[Task objective]:
Using the listing beneath this task, count the lines with the word "True" and write only the result.

--------------------

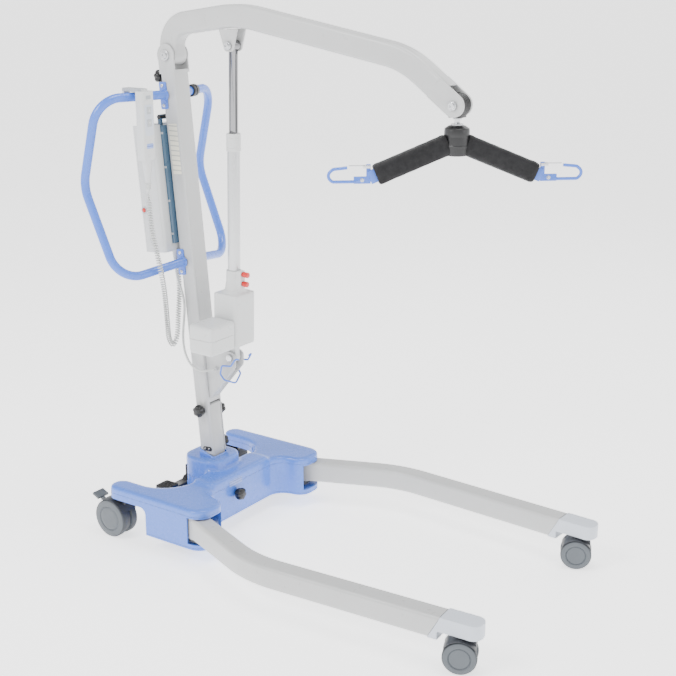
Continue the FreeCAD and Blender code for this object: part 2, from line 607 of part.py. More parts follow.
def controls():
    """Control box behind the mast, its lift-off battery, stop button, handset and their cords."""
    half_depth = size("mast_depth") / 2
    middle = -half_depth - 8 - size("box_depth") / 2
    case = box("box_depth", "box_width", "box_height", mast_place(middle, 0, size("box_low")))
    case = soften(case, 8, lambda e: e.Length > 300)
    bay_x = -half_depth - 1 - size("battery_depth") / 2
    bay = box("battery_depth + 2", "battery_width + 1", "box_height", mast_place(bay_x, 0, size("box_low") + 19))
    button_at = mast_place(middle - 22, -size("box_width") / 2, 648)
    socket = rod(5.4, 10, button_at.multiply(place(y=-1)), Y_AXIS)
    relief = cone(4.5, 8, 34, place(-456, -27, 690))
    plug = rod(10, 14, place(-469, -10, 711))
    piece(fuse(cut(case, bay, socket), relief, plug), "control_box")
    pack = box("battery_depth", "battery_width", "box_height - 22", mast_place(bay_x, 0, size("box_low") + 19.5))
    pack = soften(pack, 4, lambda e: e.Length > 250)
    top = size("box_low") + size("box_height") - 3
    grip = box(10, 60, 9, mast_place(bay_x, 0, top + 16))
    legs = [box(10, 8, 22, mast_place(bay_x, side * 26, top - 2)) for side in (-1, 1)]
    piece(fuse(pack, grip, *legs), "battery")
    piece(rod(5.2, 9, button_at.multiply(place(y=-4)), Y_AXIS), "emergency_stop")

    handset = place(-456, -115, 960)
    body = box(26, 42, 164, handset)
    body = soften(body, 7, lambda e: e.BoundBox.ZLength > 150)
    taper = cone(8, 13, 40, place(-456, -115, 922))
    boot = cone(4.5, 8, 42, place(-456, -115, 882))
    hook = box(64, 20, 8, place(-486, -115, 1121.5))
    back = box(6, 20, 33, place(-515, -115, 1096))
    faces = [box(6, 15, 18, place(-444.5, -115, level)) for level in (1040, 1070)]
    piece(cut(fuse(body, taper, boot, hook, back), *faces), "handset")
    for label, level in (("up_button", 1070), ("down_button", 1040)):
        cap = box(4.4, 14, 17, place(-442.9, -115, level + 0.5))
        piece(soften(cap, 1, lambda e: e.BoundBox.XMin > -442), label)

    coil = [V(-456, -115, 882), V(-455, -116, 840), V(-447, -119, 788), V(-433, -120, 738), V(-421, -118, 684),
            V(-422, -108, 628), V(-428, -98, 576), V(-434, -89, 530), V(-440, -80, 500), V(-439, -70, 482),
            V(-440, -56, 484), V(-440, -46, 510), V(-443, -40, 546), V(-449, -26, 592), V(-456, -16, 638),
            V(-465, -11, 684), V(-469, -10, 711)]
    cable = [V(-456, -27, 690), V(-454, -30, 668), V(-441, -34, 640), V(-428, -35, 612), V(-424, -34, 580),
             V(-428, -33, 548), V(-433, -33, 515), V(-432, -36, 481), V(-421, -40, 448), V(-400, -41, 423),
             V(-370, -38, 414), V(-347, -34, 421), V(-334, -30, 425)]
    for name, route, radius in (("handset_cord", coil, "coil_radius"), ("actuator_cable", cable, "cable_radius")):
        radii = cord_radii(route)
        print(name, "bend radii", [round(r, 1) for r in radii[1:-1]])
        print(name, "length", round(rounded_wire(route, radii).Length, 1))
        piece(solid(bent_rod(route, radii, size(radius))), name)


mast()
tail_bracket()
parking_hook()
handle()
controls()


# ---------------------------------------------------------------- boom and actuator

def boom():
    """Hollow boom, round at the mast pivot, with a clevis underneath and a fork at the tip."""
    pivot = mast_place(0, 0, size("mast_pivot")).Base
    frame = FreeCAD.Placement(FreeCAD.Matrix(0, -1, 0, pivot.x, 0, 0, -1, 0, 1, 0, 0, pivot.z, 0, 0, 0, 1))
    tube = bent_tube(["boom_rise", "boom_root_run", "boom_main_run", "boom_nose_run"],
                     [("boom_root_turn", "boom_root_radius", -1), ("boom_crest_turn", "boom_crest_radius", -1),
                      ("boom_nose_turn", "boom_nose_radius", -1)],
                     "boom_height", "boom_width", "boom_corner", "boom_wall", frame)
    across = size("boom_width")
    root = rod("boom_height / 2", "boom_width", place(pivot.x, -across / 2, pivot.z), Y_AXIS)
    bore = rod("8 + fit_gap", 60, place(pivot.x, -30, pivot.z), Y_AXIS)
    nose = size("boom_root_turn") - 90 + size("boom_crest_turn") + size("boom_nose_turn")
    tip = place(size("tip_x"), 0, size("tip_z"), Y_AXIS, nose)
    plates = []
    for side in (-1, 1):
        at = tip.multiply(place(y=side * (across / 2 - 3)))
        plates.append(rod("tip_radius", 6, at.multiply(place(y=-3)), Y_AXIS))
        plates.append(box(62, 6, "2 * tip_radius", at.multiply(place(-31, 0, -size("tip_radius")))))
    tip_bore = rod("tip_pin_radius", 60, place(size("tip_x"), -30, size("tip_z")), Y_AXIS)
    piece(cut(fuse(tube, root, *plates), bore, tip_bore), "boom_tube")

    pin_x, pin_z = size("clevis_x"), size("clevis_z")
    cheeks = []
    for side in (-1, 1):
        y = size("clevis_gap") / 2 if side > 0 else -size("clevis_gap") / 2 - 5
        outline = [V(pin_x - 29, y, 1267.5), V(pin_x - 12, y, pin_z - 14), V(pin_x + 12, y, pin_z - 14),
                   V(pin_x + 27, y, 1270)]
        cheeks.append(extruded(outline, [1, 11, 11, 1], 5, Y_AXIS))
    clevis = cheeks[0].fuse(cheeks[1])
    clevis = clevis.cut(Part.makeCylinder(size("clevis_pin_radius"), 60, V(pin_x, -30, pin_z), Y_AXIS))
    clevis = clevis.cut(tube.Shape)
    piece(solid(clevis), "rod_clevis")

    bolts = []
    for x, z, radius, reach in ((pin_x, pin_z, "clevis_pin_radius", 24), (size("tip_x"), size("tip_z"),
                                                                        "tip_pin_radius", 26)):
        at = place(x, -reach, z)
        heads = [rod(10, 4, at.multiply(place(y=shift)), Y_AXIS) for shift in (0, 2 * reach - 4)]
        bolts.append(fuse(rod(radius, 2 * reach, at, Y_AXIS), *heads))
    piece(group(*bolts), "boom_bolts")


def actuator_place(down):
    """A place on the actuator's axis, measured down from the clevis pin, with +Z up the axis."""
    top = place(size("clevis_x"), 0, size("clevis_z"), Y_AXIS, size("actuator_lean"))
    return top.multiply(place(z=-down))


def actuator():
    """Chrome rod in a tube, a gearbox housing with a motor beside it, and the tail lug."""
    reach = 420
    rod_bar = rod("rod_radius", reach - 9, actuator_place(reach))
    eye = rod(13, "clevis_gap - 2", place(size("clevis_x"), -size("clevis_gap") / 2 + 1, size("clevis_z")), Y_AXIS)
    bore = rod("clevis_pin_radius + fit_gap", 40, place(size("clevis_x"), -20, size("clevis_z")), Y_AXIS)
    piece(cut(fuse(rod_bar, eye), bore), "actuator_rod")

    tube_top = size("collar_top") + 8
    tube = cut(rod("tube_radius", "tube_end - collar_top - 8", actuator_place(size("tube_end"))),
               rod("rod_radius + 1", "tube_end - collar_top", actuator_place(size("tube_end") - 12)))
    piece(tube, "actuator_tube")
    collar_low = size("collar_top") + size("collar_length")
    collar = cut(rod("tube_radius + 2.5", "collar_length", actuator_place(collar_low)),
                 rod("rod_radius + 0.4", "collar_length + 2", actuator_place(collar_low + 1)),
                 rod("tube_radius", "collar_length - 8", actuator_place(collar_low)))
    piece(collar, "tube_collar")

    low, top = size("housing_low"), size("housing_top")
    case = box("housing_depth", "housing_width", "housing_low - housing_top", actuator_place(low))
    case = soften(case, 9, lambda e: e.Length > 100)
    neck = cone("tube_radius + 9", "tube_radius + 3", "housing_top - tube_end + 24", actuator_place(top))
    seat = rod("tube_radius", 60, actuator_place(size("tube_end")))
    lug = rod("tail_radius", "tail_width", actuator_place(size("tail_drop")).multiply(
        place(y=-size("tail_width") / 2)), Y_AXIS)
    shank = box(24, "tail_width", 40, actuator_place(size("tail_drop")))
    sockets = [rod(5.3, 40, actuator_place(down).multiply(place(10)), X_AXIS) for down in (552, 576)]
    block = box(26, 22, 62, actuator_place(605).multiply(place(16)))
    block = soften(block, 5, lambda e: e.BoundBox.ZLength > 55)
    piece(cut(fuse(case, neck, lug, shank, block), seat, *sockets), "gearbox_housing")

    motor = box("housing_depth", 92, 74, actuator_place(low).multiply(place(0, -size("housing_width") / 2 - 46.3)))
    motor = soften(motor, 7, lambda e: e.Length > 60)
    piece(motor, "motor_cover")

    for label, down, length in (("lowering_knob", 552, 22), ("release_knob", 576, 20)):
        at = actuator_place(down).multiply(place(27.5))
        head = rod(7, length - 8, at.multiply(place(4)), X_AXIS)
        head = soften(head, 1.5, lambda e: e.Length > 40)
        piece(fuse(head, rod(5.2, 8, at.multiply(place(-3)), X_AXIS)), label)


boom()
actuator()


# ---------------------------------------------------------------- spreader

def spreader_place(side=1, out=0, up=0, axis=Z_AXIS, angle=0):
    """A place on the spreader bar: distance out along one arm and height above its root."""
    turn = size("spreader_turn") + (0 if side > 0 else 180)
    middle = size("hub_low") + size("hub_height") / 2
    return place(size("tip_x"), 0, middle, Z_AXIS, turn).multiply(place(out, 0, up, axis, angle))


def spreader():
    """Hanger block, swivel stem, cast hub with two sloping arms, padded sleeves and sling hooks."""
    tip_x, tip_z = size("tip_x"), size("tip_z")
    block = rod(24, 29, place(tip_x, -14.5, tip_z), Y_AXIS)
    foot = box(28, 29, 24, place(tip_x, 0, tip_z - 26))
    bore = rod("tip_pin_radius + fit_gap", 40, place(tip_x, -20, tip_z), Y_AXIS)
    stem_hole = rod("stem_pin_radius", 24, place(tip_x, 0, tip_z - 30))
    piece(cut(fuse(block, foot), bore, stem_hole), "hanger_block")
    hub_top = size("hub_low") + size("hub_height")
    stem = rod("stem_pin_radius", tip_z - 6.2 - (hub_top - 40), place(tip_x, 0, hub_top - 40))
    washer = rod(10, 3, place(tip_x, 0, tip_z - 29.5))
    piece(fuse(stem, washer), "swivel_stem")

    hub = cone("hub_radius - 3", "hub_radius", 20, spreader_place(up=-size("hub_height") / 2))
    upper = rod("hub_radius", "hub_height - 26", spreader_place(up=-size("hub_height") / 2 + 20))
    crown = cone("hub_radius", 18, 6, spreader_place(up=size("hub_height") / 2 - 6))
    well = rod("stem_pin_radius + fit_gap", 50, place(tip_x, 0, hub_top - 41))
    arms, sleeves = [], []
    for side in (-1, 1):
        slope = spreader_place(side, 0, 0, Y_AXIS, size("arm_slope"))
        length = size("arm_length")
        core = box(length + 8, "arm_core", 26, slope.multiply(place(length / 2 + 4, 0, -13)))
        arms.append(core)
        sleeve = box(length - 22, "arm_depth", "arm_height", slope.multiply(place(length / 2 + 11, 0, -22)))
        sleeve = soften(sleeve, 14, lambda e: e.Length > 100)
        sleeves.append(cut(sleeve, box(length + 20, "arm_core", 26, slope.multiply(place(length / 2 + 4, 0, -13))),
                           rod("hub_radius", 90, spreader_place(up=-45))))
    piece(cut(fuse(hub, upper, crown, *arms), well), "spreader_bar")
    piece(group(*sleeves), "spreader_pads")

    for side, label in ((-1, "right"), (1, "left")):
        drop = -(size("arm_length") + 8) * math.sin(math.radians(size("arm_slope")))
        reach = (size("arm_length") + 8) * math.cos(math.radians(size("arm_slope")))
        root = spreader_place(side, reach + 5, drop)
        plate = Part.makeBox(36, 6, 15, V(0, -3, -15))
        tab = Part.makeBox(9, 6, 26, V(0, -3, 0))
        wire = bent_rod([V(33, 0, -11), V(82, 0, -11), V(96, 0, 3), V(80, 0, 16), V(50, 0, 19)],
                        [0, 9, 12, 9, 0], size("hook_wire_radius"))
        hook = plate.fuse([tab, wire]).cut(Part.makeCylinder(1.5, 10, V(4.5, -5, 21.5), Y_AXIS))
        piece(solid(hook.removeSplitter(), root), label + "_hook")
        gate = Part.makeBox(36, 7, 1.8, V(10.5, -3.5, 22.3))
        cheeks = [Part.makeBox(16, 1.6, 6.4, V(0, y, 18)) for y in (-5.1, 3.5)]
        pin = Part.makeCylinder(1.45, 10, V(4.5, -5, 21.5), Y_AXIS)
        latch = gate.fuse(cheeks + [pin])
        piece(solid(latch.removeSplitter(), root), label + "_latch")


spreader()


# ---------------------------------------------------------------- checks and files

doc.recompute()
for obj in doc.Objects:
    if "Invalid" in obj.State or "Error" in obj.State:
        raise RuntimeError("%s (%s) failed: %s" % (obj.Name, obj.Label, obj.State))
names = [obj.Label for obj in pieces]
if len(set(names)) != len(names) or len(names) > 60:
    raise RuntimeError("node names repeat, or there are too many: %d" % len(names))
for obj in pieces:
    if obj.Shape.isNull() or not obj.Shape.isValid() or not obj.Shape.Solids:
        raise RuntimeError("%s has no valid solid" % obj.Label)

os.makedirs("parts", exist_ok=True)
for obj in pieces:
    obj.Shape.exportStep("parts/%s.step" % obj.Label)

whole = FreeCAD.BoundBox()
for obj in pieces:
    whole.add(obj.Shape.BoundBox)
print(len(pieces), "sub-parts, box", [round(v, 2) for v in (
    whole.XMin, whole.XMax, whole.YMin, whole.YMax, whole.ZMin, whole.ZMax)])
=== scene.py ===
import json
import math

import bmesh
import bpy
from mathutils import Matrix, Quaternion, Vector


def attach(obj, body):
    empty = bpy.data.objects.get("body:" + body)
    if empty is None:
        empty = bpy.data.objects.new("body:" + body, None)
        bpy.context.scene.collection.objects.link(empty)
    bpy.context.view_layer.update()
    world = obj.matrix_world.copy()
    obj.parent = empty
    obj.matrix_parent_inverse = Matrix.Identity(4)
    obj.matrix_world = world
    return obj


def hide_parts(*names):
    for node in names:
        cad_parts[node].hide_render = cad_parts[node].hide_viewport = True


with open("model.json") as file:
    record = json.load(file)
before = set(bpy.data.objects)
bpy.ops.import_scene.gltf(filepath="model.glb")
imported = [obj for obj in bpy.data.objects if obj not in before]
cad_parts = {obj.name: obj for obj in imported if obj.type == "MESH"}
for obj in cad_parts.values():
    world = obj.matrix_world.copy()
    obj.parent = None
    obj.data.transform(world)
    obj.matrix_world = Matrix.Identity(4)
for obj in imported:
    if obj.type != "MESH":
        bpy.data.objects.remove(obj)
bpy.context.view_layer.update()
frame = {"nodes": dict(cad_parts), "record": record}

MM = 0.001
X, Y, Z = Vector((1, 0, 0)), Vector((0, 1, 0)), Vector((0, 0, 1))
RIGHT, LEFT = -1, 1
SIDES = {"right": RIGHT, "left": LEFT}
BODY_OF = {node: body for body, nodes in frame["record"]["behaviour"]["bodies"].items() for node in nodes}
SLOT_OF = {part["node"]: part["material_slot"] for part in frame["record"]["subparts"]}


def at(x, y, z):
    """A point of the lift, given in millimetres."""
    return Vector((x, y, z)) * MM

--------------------

[Written answer]:
2